For the fact is that you can’t just look at spending levels to ask what is happening to spending programs. Here in the United States spending on unemployment insurance and food stamps has risen sharply, not because the welfare state has expanded, but because a lot more people are unemployed and poor. Similar effects are at work in European countries, which have stronger safety nets than we do. Also, some spending represents banking bailouts, not exactly what people have in mind when they talk about big government.Read it at The Conscience of a Liberal
Austerity, Safety Nets, and Spending
By Paul Krugman
Krugman continues to argue against austerity but this time makes his distinction of the term a bit clearer. Basically, in his perspective, government spending that counts is limited to funds used for consumption and investment. All that government spending on “capital transfers” (bank bailouts) and “social transfers” (e.g. unemployment benefits and food stamps) doesn’t count as an expansion of government. While I certainly don’t oppose some “social transfers”, this separation of government spending strikes me as odd.
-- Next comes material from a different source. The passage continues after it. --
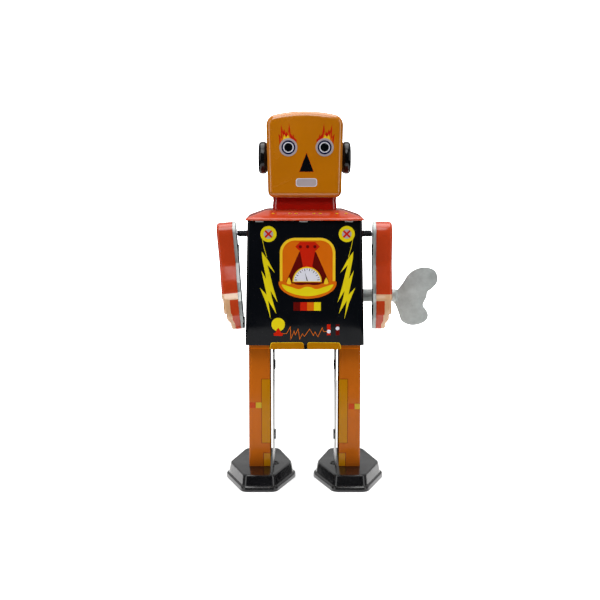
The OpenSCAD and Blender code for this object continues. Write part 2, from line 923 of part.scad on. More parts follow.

As I understand the situation, the purpose of governments increasing spending (or the deficit) is to add income to the private sector, alleviating the deflationary effects of private sector deleveraging. Whether spending money on bank bailouts or investment, both sources add income in the current period to the private sector. This is not to suggest that the longer-term effects of the two policies is the same or that I don’t prefer the latter to the former. The point is that either form of spending is the choice of (generally) elected political leaders. If the Spanish government decides tomorrow to spend a few hundred billion euros to recapitalise its banks, then in my mind it is electing not to pursue austerity.
The real issue here seems to be that government spending is not being directed to the types of uses that are favored by proponents of Keynesian stimulus (presumably because those uses have a larger multiplier). This may very well be true (bank bailouts, as structured, were an awful idea) but that is an argument against the current political institutional framework by which those decisions are made. Arguing simply for more government spending in no way guarantees, or even implies, that governments will choose to direct funds towards consumption or investment and away from “capital transfers” or “social transfers”.
The discussion is moving in a positive direction, away from abstract claims of general spending and towards specific policy measures. This distinction of austerity, however, simply dismisses some aspects of government for the sake of trying to prove a point. In my view that is no better than the comments from the other side Krugman rails against. Yes there were spending cuts in some areas. Yes there were spending increases in others. Neither argument explicitly proves or disproves austerity (especially when we all mean different things.) Let’s focus on where the spending is going and then, if we decide it’s not ideal, figure out how to make politicians alter the composition.
(Note: I definitely have in mind bank bailouts when I talk about “big government”.)